**DATASET EXTRACT**
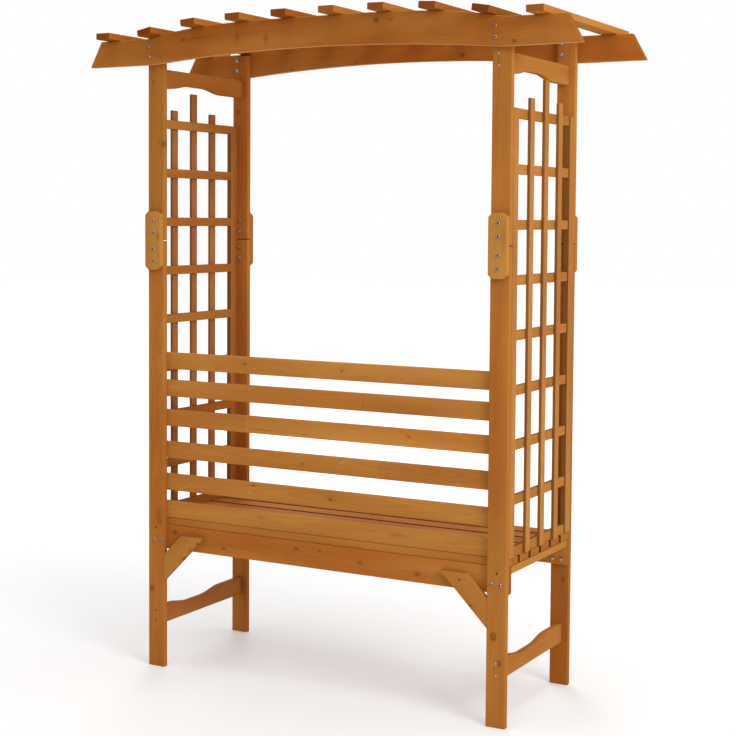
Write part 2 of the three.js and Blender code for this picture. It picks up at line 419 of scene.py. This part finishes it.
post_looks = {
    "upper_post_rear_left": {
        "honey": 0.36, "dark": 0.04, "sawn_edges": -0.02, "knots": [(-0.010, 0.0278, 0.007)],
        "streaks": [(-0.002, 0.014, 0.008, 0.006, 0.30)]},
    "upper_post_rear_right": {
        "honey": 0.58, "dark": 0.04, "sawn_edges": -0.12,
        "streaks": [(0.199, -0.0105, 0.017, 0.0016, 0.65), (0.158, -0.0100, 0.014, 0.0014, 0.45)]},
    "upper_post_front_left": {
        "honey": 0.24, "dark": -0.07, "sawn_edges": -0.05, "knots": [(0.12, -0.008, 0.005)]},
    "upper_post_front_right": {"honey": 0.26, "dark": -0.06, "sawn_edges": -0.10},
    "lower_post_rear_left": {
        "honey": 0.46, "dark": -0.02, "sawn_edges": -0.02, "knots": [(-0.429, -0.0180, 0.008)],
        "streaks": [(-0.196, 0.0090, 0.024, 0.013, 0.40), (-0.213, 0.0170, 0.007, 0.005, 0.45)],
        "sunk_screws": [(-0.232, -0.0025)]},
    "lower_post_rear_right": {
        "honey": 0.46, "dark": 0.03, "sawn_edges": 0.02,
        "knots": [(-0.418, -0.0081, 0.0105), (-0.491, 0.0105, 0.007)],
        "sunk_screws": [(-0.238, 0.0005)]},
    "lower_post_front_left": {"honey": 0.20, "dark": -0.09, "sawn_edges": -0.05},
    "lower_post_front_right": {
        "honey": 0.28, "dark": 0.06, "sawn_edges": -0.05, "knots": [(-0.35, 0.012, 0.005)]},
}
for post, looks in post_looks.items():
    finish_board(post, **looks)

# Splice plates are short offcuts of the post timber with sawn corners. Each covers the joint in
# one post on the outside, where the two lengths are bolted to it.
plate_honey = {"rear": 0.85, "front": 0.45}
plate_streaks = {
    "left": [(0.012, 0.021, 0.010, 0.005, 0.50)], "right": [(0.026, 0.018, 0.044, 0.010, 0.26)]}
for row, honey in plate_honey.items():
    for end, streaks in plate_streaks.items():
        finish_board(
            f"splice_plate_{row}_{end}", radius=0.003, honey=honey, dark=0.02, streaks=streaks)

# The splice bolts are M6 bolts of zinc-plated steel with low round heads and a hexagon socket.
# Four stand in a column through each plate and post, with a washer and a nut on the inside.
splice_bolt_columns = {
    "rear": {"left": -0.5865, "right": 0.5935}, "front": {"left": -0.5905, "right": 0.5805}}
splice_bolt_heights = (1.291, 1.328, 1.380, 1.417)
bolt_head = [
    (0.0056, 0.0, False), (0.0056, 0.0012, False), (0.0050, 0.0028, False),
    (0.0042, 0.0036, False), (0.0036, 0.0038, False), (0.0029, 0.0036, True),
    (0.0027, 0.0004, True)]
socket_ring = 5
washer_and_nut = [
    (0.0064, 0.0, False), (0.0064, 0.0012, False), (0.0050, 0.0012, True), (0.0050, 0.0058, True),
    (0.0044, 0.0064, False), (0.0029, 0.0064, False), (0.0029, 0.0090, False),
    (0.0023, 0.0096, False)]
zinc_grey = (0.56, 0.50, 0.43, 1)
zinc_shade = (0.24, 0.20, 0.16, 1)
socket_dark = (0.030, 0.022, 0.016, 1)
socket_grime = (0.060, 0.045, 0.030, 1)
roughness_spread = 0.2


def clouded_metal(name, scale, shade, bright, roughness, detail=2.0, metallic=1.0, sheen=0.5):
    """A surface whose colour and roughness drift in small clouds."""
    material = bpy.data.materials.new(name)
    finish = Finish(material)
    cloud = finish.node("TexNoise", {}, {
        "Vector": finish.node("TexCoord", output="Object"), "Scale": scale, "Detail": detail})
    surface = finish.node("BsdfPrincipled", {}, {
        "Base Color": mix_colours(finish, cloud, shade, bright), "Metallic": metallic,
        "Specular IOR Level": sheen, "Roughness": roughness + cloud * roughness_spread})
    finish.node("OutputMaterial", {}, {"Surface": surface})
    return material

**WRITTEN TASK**
Return the whole listing exactly, with every line included.

**THE SOLUTION**
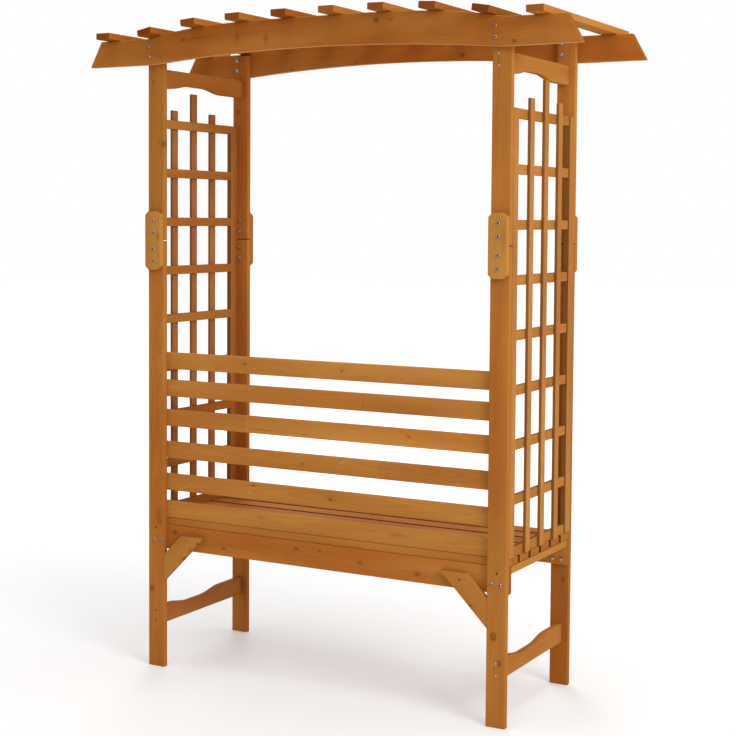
Write part 2 of the three.js and Blender code for this picture. It picks up at line 419 of scene.py. This part finishes it.
post_looks = {
    "upper_post_rear_left": {
        "honey": 0.36, "dark": 0.04, "sawn_edges": -0.02, "knots": [(-0.010, 0.0278, 0.007)],
        "streaks": [(-0.002, 0.014, 0.008, 0.006, 0.30)]},
    "upper_post_rear_right": {
        "honey": 0.58, "dark": 0.04, "sawn_edges": -0.12,
        "streaks": [(0.199, -0.0105, 0.017, 0.0016, 0.65), (0.158, -0.0100, 0.014, 0.0014, 0.45)]},
    "upper_post_front_left": {
        "honey": 0.24, "dark": -0.07, "sawn_edges": -0.05, "knots": [(0.12, -0.008, 0.005)]},
    "upper_post_front_right": {"honey": 0.26, "dark": -0.06, "sawn_edges": -0.10},
    "lower_post_rear_left": {
        "honey": 0.46, "dark": -0.02, "sawn_edges": -0.02, "knots": [(-0.429, -0.0180, 0.008)],
        "streaks": [(-0.196, 0.0090, 0.024, 0.013, 0.40), (-0.213, 0.0170, 0.007, 0.005, 0.45)],
        "sunk_screws": [(-0.232, -0.0025)]},
    "lower_post_rear_right": {
        "honey": 0.46, "dark": 0.03, "sawn_edges": 0.02,
        "knots": [(-0.418, -0.0081, 0.0105), (-0.491, 0.0105, 0.007)],
        "sunk_screws": [(-0.238, 0.0005)]},
    "lower_post_front_left": {"honey": 0.20, "dark": -0.09, "sawn_edges": -0.05},
    "lower_post_front_right": {
        "honey": 0.28, "dark": 0.06, "sawn_edges": -0.05, "knots": [(-0.35, 0.012, 0.005)]},
}
for post, looks in post_looks.items():
    finish_board(post, **looks)

# Splice plates are short offcuts of the post timber with sawn corners. Each covers the joint in
# one post on the outside, where the two lengths are bolted to it.
plate_honey = {"rear": 0.85, "front": 0.45}
plate_streaks = {
    "left": [(0.012, 0.021, 0.010, 0.005, 0.50)], "right": [(0.026, 0.018, 0.044, 0.010, 0.26)]}
for row, honey in plate_honey.items():
    for end, streaks in plate_streaks.items():
        finish_board(
            f"splice_plate_{row}_{end}", radius=0.003, honey=honey, dark=0.02, streaks=streaks)

# The splice bolts are M6 bolts of zinc-plated steel with low round heads and a hexagon socket.
# Four stand in a column through each plate and post, with a washer and a nut on the inside.
splice_bolt_columns = {
    "rear": {"left": -0.5865, "right": 0.5935}, "front": {"left": -0.5905, "right": 0.5805}}
splice_bolt_heights = (1.291, 1.328, 1.380, 1.417)
bolt_head = [
    (0.0056, 0.0, False), (0.0056, 0.0012, False), (0.0050, 0.0028, False),
    (0.0042, 0.0036, False), (0.0036, 0.0038, False), (0.0029, 0.0036, True),
    (0.0027, 0.0004, True)]
socket_ring = 5
washer_and_nut = [
    (0.0064, 0.0, False), (0.0064, 0.0012, False), (0.0050, 0.0012, True), (0.0050, 0.0058, True),
    (0.0044, 0.0064, False), (0.0029, 0.0064, False), (0.0029, 0.0090, False),
    (0.0023, 0.0096, False)]
zinc_grey = (0.56, 0.50, 0.43, 1)
zinc_shade = (0.24, 0.20, 0.16, 1)
socket_dark = (0.030, 0.022, 0.016, 1)
socket_grime = (0.060, 0.045, 0.030, 1)
roughness_spread = 0.2


def clouded_metal(name, scale, shade, bright, roughness, detail=2.0, metallic=1.0, sheen=0.5):
    """A surface whose colour and roughness drift in small clouds."""
    material = bpy.data.materials.new(name)
    finish = Finish(material)
    cloud = finish.node("TexNoise", {}, {
        "Vector": finish.node("TexCoord", output="Object"), "Scale": scale, "Detail": detail})
    surface = finish.node("BsdfPrincipled", {}, {
        "Base Color": mix_colours(finish, cloud, shade, bright), "Metallic": metallic,
        "Specular IOR Level": sheen, "Roughness": roughness + cloud * roughness_spread})
    finish.node("OutputMaterial", {}, {"Surface": surface})
    return material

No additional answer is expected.